Mencius rejects both moral idealism (“just be kind”) and legal formalism (“just follow rules”). True governance requires benevolent intent embodied in time-tested institutions – symbolized by compass, square, and pitch pipes. This bridges Confucius’s virtue ethics with practical statecraft.
The “Way of the Ancient Kings” as political blueprint
The “ancient kings” (Yao, Shun, Yu, Tang, Wen, Wu) represent a tradition of humane governance: land reform, light taxes, moral education. For Mencius, this is not nostalgia but a proven framework for sustainable order – a counter to the Warring States’ experimental despotisms.

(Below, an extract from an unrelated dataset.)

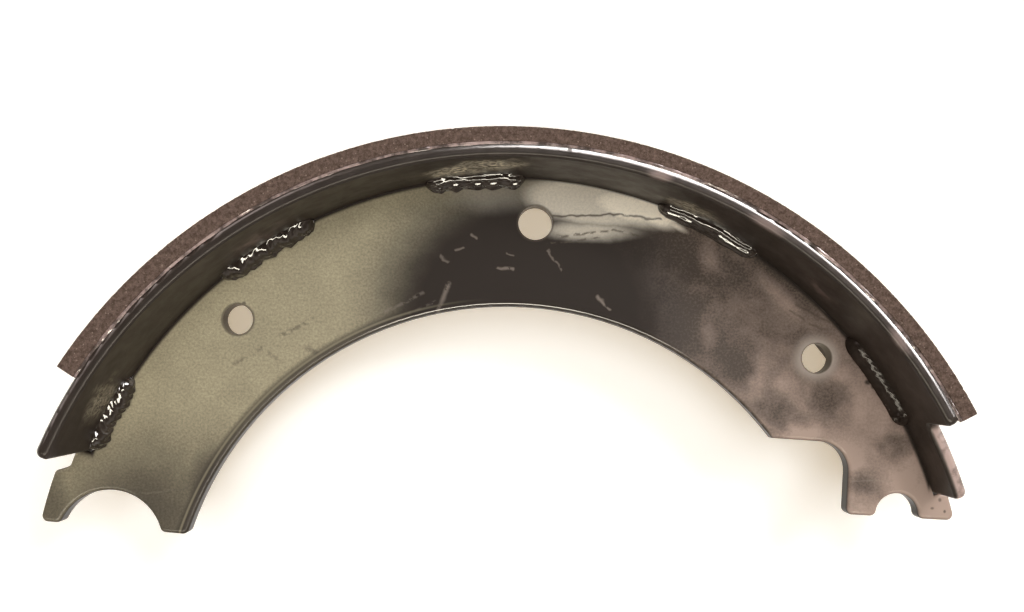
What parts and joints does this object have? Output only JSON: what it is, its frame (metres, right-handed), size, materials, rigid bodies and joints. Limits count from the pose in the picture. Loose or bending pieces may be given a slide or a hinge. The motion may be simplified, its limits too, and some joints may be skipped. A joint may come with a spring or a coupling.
{
  "type": "brake shoe",
  "caption": "Curved T-section drum brake shoe with a bonded friction lining, a notched web with holes, and fillet welds.",
  "frame": {"origin": "bottom centre of the shoe's box as it lies on its side", "axes": "+Z is along the drum's axis, up from the surface it lies on; +Y points to the crown of the arc; +X points to the adjuster end with the small notch"},
  "size_m": [0.1902, 0.08, 0.05],
  "materials": {
    "black_paint": "gloss",
    "painted_weld": "gloss",
    "friction_material": "matte, ground",
    "adhesive": "satin"
  },
  "bodies": {
    "root": {"rim": "black_paint", "web": "black_paint", "friction_lining": "friction_material", "bond_film": "adhesive", "front_weld_1": "painted_weld", "front_weld_2": "painted_weld", "front_weld_3": "painted_weld", "front_weld_4": "painted_weld", "front_weld_5": "painted_weld", "rear_weld_1": "painted_weld", "rear_weld_2": "painted_weld", "rear_weld_3": "painted_weld", "rear_weld_4": "painted_weld", "rear_weld_5": "painted_weld"}
  },
  "joints": []
}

Moral qualification for rulership
Power must reside only in the benevolent; otherwise, it becomes a vector for corruption. This implies a right of resistance: unjust rulers forfeit legitimacy – a radical notion in antiquity.
Civilizational foundations over Military-Economic metrics
Mencius provocatively declares that weak defenses or poor harvests are survivable, but the collapse of ritual (order) and learning (moral and education) is fatal. A state without shared values is a society of beasts – a theme echoing his “leading beasts to devour men” critique.
The scholar’s duty: Critical loyalty
The closing triad redefines loyalty: true service means demanding excellence from rulers, not passive obedience. To claim “my ruler can’t do it” is betrayal. This ethical courage became the bedrock of China’s remonstrant-official tradition.
Historical Context: Countering realpolitik
Amidst Qin’s Legalist rise and Qi’s militarism, Mencius insists: might without morality is self-defeating. Hegemony built on force collapses; only kingly way rooted in benevolence endures.
Mencius thus offers a holistic vision: Governance thrives when compassionate hearts, inherited wisdom, institutional discipline, and courageous counsel converge – a civilization sustained not by power, but by virtue made structural.